21 February 2006


Justice Stevens is an immensely polite and gracious man. He must be, after the restrained way he characterized the Rooker-Feldman doctrine in his dissent today in Lance v. Dennis, No. 05–555 (Feb. 21, 2006) (per curiam). Instead of calling it "an abomination seeking a reason for continued existence," or "an irrational abrogation of authority and responsibility," or "bad law arising from bad facts and worse lawyering," he just called it "a doctrine that has produced nothing but mischief for 23 years" (slip op. at 11).

The tangled procedural history in Lance points out just how broken our jurisprudence on electoral districting is. Colorado garnered another representative after the 2000 Census, requiring a new map for the 2002 federal elections. The legislature, in an entirely predictable exercise in partisan infighting, couldn't draw one in time, so the Colorado courts did it. In 2003, the legislature finally put forth a plan, but it was different from the one the courts had drawn. Thus, Colorado's Attorney General filed an original-jurisdiction suit in the Colorado Supreme Court, which sought to require the Colorado Secretary of State to use the legislature's map in the 2004 elections. The legislature intervened in support of its plan. The Colorado Supreme Court, though, said that one redistricting per decade is all that is allowed—and that was the courts' plan.

In the meantime, several Colorado voters had filed a parallel suite in the lower courts in Colorado. The federal claims allowed removal of that suit to federal court—in this instance, a three-judge trial court from which today's decision is a direct appeal.
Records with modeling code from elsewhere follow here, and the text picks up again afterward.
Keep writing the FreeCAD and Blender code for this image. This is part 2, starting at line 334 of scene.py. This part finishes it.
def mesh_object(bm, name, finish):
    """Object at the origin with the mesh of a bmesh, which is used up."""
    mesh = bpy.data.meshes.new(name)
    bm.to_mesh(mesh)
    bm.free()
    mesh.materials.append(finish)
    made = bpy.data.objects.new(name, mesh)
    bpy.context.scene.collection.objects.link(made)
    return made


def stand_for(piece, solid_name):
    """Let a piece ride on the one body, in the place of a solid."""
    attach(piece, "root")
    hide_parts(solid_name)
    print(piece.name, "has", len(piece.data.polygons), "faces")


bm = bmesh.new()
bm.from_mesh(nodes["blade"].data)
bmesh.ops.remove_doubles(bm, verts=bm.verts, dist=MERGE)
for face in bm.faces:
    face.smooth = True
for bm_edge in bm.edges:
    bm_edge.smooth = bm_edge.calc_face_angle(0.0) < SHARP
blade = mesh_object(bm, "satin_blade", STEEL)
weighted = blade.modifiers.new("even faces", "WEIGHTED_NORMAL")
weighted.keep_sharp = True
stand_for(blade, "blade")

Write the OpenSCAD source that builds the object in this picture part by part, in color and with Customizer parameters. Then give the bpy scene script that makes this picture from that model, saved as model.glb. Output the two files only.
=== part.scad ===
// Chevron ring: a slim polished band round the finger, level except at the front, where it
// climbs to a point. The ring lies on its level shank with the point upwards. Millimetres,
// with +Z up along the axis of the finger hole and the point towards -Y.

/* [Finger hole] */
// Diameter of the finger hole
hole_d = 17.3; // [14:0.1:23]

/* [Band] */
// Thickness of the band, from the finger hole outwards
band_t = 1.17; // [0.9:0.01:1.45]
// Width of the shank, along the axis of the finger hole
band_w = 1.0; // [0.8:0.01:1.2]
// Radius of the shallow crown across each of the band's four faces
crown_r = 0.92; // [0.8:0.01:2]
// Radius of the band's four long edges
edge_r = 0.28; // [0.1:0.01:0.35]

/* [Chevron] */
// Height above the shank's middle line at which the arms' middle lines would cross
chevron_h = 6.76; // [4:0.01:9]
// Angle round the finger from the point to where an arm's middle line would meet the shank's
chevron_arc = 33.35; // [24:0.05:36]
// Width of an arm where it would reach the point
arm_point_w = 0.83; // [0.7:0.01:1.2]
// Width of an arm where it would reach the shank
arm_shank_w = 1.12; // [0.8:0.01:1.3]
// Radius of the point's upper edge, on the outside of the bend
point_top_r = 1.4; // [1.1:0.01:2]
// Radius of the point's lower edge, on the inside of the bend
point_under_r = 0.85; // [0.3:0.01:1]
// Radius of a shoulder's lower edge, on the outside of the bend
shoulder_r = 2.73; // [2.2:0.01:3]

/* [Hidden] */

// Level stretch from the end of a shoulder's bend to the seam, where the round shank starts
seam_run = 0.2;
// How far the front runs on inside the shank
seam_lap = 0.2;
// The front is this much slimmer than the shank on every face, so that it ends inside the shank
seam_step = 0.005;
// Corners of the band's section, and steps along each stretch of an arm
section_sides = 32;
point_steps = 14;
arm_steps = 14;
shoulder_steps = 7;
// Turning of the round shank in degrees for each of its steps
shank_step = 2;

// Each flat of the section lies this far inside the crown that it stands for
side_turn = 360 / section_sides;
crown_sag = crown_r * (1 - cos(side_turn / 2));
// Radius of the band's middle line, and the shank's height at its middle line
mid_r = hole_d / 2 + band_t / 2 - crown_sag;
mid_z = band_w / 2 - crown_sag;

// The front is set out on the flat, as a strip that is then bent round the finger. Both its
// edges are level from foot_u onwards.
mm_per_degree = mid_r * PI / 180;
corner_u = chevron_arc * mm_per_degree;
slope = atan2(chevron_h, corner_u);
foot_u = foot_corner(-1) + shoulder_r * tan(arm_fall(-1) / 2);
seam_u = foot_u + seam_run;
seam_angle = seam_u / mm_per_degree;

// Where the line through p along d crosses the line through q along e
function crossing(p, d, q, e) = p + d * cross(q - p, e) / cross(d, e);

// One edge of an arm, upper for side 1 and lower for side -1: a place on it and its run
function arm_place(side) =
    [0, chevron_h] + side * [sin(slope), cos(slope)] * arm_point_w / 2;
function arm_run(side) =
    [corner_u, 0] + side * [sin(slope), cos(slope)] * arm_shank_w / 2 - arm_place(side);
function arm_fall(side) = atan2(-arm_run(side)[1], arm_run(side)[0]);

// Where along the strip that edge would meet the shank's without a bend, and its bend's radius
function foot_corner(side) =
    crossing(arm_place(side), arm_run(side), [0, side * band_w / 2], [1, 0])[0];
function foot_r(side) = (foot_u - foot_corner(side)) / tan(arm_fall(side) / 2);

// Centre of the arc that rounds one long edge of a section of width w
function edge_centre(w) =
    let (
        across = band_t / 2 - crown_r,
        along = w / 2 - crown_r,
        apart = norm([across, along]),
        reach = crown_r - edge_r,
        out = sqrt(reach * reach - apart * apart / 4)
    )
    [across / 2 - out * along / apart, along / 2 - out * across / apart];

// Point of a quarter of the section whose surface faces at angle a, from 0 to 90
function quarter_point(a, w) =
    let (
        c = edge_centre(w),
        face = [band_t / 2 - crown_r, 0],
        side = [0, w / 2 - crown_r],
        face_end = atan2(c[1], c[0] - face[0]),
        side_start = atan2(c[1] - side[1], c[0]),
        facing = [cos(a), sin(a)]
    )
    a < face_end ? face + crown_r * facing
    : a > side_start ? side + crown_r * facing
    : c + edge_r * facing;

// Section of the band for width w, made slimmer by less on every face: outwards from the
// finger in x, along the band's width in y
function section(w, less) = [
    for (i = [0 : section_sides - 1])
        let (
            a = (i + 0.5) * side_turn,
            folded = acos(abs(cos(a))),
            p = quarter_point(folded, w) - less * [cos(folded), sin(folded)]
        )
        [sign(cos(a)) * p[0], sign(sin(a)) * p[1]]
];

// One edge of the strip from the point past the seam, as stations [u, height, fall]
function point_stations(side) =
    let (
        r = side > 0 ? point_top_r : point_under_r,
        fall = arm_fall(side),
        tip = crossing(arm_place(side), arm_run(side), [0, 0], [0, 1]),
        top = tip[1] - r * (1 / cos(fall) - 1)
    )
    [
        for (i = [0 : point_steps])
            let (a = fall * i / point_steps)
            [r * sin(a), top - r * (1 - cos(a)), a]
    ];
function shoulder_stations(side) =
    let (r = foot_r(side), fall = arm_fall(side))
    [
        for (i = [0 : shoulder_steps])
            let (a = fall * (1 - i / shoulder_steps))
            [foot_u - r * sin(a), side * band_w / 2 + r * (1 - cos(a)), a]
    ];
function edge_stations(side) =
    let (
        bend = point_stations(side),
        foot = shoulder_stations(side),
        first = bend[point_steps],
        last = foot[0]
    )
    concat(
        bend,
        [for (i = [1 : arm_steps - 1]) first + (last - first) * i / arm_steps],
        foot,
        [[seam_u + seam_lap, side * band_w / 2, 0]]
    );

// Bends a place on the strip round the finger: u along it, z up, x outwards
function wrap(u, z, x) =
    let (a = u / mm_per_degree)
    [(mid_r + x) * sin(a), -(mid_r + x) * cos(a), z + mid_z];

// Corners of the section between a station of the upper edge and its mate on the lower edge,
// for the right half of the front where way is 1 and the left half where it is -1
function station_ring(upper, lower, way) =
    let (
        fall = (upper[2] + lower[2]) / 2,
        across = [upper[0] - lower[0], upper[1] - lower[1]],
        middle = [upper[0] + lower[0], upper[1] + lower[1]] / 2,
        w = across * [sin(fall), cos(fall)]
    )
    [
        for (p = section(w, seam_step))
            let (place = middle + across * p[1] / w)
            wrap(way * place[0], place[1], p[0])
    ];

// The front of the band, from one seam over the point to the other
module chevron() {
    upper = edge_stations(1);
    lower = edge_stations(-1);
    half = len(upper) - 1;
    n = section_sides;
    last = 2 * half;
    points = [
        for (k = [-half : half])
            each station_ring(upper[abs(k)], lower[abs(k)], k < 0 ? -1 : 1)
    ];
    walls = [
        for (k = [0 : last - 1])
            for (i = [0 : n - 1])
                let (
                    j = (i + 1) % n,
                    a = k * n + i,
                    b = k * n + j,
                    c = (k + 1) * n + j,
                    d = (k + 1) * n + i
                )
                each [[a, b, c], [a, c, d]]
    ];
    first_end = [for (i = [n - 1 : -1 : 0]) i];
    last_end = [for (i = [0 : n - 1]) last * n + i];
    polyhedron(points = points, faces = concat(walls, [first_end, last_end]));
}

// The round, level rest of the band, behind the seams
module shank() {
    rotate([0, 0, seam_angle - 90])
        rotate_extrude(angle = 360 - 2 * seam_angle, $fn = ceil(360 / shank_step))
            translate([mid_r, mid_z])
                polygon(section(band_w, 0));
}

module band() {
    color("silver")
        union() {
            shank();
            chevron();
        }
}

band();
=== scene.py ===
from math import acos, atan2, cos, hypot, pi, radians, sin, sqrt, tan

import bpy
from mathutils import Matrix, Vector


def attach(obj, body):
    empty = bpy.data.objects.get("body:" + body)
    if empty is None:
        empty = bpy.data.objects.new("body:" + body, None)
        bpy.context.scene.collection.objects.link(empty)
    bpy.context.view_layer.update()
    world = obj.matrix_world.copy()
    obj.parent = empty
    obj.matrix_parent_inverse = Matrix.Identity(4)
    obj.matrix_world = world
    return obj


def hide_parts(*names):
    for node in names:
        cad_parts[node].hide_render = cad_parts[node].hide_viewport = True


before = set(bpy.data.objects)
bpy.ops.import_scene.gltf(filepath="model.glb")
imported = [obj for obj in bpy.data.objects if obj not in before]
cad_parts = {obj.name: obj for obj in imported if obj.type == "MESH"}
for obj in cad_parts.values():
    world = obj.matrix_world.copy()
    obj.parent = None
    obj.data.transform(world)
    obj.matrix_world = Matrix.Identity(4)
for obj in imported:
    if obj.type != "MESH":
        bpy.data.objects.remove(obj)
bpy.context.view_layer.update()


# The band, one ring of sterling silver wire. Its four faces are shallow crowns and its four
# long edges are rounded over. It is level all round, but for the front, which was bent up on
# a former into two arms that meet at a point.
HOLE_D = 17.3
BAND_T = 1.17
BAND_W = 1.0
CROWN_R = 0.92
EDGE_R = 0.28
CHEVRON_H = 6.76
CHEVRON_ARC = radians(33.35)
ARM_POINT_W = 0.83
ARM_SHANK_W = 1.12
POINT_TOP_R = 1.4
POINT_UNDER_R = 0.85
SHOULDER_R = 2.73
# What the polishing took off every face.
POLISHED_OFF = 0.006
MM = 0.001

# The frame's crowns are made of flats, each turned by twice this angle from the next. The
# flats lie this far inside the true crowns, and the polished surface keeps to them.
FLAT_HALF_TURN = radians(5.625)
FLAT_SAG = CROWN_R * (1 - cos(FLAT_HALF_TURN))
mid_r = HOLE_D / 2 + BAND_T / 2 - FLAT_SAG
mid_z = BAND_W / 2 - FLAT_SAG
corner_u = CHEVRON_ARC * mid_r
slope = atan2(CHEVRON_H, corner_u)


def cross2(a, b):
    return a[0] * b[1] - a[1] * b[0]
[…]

In the meantime, the Colorado Secretary of State switched her allegiance from defending the legislature's plan to defending the courts' plan. The three-judge court trial court eventually held that the Rooker-Feldman doctrine took away its jurisdiction to hear the most important of the voters' claims—which had been appended only after the Colorado Supreme Court had ruled the other way in the AG v SoS suit.
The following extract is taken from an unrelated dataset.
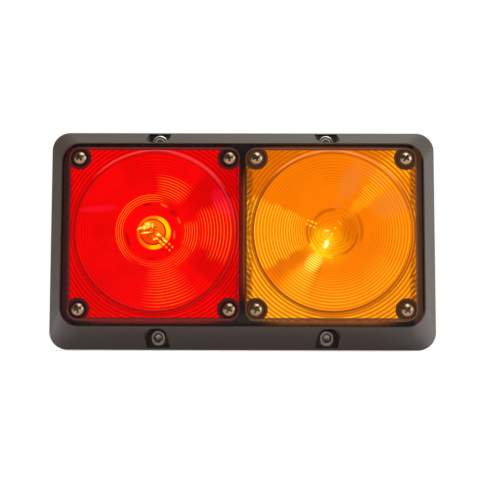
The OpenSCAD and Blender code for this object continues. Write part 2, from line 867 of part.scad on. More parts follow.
housing();
red_cell();
amber_cell();
red_lens();
amber_lens();
red_lens_gasket();
amber_lens_gasket();
red_lens_screws();
amber_lens_screws();
red_reflector();
amber_reflector();
red_bulb_glass();
amber_bulb_glass();
red_bulb_filament();
amber_bulb_filament();
red_bulb_cap();
amber_bulb_cap();
red_bulb_contacts();
amber_bulb_contacts();
red_holder_tube();
amber_holder_tube();
red_holder_base();
amber_holder_base();
red_holder_terminals();
amber_holder_terminals();
red_holder_screws();
amber_holder_screws();
mounting_screws();
mounting_washers();
cable_grommet();
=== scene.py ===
import math

import bpy
from mathutils import Matrix, Vector


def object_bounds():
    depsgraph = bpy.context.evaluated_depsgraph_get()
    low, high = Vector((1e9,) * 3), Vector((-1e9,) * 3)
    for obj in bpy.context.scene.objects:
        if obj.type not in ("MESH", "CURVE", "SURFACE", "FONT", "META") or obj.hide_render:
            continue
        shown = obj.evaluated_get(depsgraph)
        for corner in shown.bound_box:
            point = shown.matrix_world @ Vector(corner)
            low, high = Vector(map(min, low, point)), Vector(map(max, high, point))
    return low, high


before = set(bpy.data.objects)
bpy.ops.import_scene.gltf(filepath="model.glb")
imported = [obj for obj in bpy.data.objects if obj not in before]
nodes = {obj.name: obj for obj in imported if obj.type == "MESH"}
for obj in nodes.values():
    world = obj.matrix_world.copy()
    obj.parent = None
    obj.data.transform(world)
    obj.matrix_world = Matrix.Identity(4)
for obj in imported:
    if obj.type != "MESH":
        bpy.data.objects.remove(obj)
cad_low, cad_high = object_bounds()

# Places on the lamp in millimetres, for the marks in the materials. Pairs say how
# far something lies from the middle of a lens or of the lamp, across and upwards.
half_pitch = 47.8
lens_x = {"red": -half_pitch, "amber": half_pitch}
lens_half = (46.5, 47.0)
lens_screw = (40.5, 41.0)
opening_half = (98.5, 49.7)
rim_y, channel_y = -46.0, -41.0
mounting_screw_z = 56.0

# Camera: a long lens a little below the middle of the lamp, tilted up at it, so
# that the upper slopes show narrow and the lower slopes wide.
picture_px, focal_px = 485, 1075.6
camera_place = Vector((2.13, -627.46, -57.45)) / 1000
yaw, pitch, roll = (math.radians(a) for a in (-0.21, 5.21, 0.15))
forward = Vector((math.sin(yaw) * math.cos(pitch), math.cos(yaw) * math.cos(pitch),
                  math.sin(pitch)))
right = Vector((math.cos(yaw), -math.sin(yaw), 0))
up = right.cross(forward)
turned_right = right * math.cos(roll) + up * math.sin(roll)
turned_up = up * math.cos(roll) - right * math.sin(roll)
camera = bpy.data.objects.new("camera", bpy.data.cameras.new("camera"))
bpy.context.scene.collection.objects.link(camera)
camera.data.sensor_width = 36
camera.data.lens = camera.data.sensor_width * focal_px / picture_px
camera.data.clip_start, camera.data.clip_end = 0.01, 100
camera.matrix_world = Matrix.Translation(camera_place) @ Matrix(
    (turned_right, turned_up, -forward)).transposed().to_4x4()
bpy.context.scene.camera = camera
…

If your head isn't hurting yet, I'd like to know what analgesic you're using.

In any event, Rooker-Feldman prevents a federal court other than the Supreme Court from hearing an "appeal" of a state court opinion. (It's a little more complicated than that, but that's close enough for now.) The three-judge trial court had decided, consistent with Tenth Circuit precedent, that the voters were sufficiently in privity with the legislature (and, although this is almost entirely ignored, the Attorney General) that they were trying to "appeal" the Colorado Supreme Court's ruling. The US Supreme Court said that privity and preclusion are not part of the "limited" Rooker-Feldman doctrine.

Whatever the impact of privity principles on preclusion rules, Rooker-Feldman is not simply preclusion by another name. The doctrine applies only in limited circumstances, where a party in effect seeks to take an appeal of an unfavorable state-court decision to a lower federal court. The Rooker-Feldman doctrine does not bar actions by nonparties to the earlier state-court judgment simply because, for purposes of preclusion law, they could be considered in privity with a party to the judgment.

Slip op. at 7 (citation and footnote omitted).

There was a much simpler way that the Court could have decided this matter. If there is one area of law to which the Rooker-Feldman doctrine should never apply—particularly in the face of the parallel enforcement mechanisms established in the Voting Rights Act—it is election law. That is not to say that every state judiciary's decisions on electoral matters can be challenged in a federal district court; as Justice Stevens points out in his dissent, issue preclusion suffices to throw out the claims in this matter. Perhaps analyzing issue preclusion will be difficult. I am not convinced either way by the privity arguments in Lance, indicating that Justice Ginsburg and Justice Souter's concurrence suggesting "that question of Colorado law seems to me best left for full airing and decision on remand" foreshadows the ultimate result—after both sides pay the lawyers.